Tuesday, April 25, 2006

The Stiff Prick of a Troll


Fundamentalism is the stiff prick of a troll. It always seeks to be stroked or swallowed, and it hoards blood that would otherwise be nourishing the monster's small but occasionally useful brain.

Guys like Jefferson and Adams saw this clearly enough, so they did what they could in the culture that they were given—they wrote a manual for a government in which church and state were institutionally separated.

We have to go farther, in the direction that Emerson and Thoreau were pointing some 70 years after the formation of our nation. We may need to do a Lorena Bobbitt intervention on our troll. For it is not enough, it seems, to separate church from state; we need to separate from them both.

Perhaps we need a new Walden, a movement of sorts, led by each individual who opens the way to it, that I call "neo-transcendentalism." I'm working on a book about that now; but its formative spirit may lie in some ideas I expressed in a book I wrote last year. Here's an excerpt, which is offered as a starting point. The place where it leads is as yet unknown, because you're the one who will take us there. True unity arises not from blindly following behind a president or a priest into the nuclear smoke of death; but from the leadership of your true self and its guiding voice.
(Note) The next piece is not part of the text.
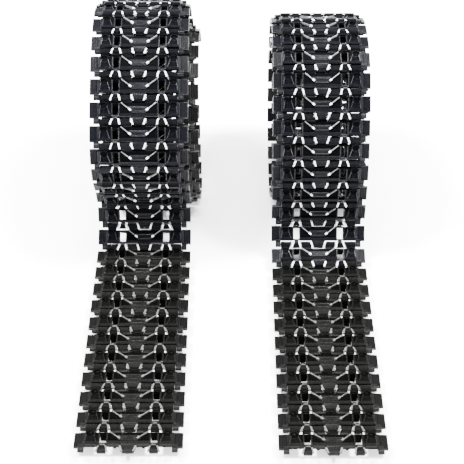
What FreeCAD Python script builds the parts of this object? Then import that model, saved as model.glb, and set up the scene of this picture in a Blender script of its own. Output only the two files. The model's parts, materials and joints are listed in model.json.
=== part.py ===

In case you’re already wondering, this is not to be another “society is the culprit” literary rant. We’ve all heard enough of that stuff, and it doesn’t seem to resolve many problems, does it? Instead, it saddles us with one enormous, overarching problem that seems to defy any attempt at resolution, because it is so damned big.

So for us to simply declare, “It’s all Society’s fault” (or God’s, Satan’s, or Human Nature’s fault) leads us nowhere but into a bog of despair, sloth, and the mindless self-indulgence that infects us whenever we quit on our true selves. Sure, we will have to clearly perceive the significant contribution that our societal institutions have made to the current global mess: this is the critical difference in speaking of responsibility but not fault. To acknowledge responsibility is to awaken our sense of humility: this is the way of Healing. But fault sticks to us like motor oil on a white dress. Thus, Freedom is simply the ability to transcend fault through the feeling-perception of our responsibility—to Nature and our selves.

In this moment of history, it would seem as if the human race, having been given the gift of an unutterably beautiful planet to dwell upon, has made an unspeakably brutal and horrible world of it. Therefore, our focus in this book will be on what all that means to you—how you can understand, adapt, and live beyond the errors that have been programmed into us by our culture and its authorities. To say, then, that society must bear some responsibility for the suffering we all feel in this time and culture, is simply to say that we need to make some corrections within ourselves, as individuals. For how can society be improved, except through the change that each of us creates within ourselves?

So we have to begin, it seems, by understanding clearly the extent of the damage that has been done—socially but also psychologically and spiritually, within us. We will have to understand the stakes of this dark yet glimmering moment in human history: the breadth of the continuing destruction of our planet’s physical resources and our own inner resources; and then form our goals from that foundation of insight. It is possible that the best that can be done by this generation of adults is to slow the march of destruction and hatred; to throw a monkey wrench into the gears of the ideological machine that is grinding our planet and our human race into the Abyss. It will be for our children to take this suspension of ego, this quiet moment in the storm, this clearing amid the darkness that we have created for them, and carry it forward to a safer place. But the denial that is born of Despair is not an option now: your life, your children’s lives, and the life of the Earth, hang in the balance.